Her ikisinin de bu ay açıklaması var. ECB bizimle aynı gün. Daha önce yazmıştık. Sembolik bir faiz düşüşü olabilir. Daha önemlisi varlık alımına yani parasal genişlemeye devam ediyorlar. İhracat azalıyor, cari fazla düşüyor. Ekonomik büyüme yavaşlıyor, işler parlak değil. Brexit her ne kadar İngiltere’nin sıkıntısı gibi görünse de Boris’in Elize’deki sehpaya koyduğu ayakkabı numarası AB’deki sorunun büyüklüğünü de gösteriyor.

FED ise 18 Eylül’de kararını verecek. Trump’ın beklentisi malum. Faizleri düşür diyor. Powell biz bağımsızız diyor karar almada. Yönetim kurulunda kendisi dahil beş üyeden dördü ABD Hazinesi kökenli iken ve FED bilançosunun % 96’sı ABD Hazinesine aitken. Fakat faizden çok acilen bilanço büyütmeleri lazım. Yani parasal gevşeme. Yoksa parite 1=1’e gidecek bir süre sonra.

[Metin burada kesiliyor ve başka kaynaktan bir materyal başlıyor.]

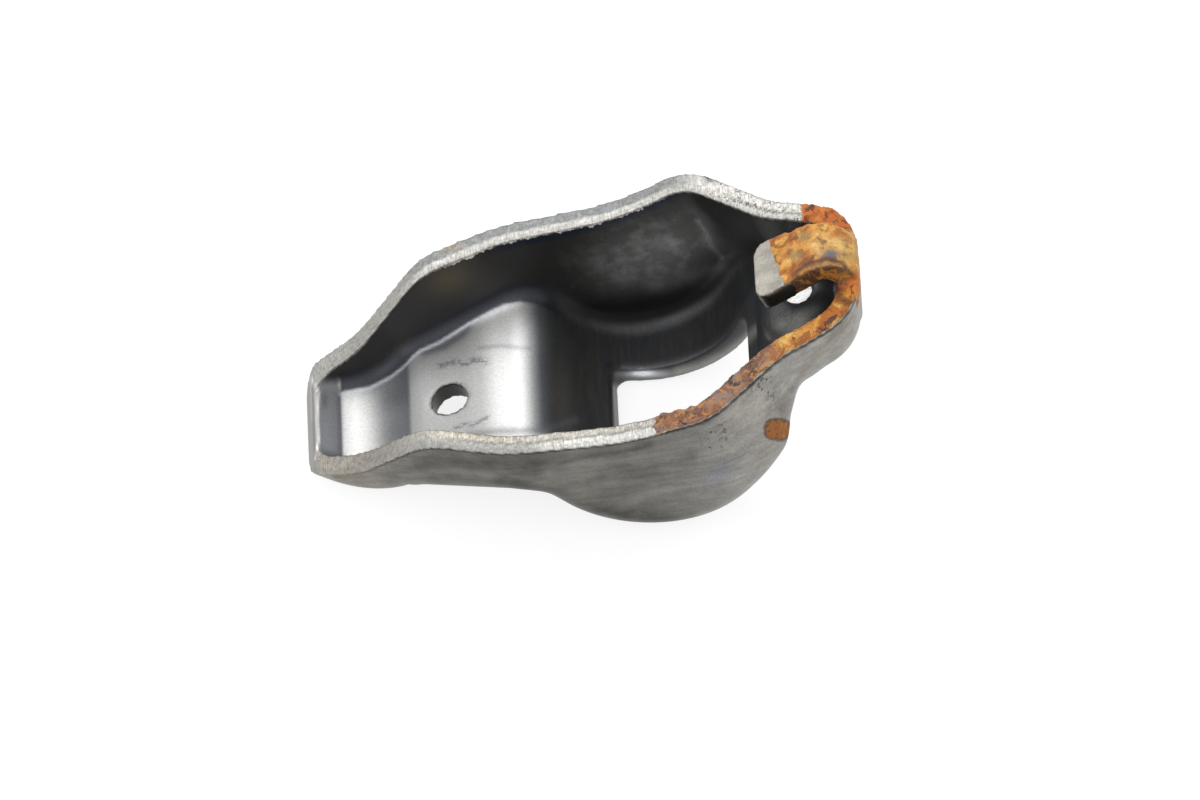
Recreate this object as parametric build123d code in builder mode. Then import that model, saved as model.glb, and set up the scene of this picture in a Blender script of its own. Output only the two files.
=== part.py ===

Son olarak, 2008’den bu yana bilançoları şişirmek dünya ekonomisine fayda sağlamadı. Çözüm faizde değil, üretimde, ticarette, ticaretin doğası güvende. Ne diyelim. Bütün saatler dursun, dert rüzgârları sussun.Not:

Bu yazıda yer alan bilgi ve yorumlar herhangi bir şekilde yatırım danışmanlığı ve önerisi kapsamına girmemektedir. Yer alan bilgiler ve bunların kapsamında alınan karar ve uygulamalardan, doğabilecek sonuçlarından, Şalom ve yazarın herhangi bir yükümlülüğü ve sorumluluğu bulunmamaktadır.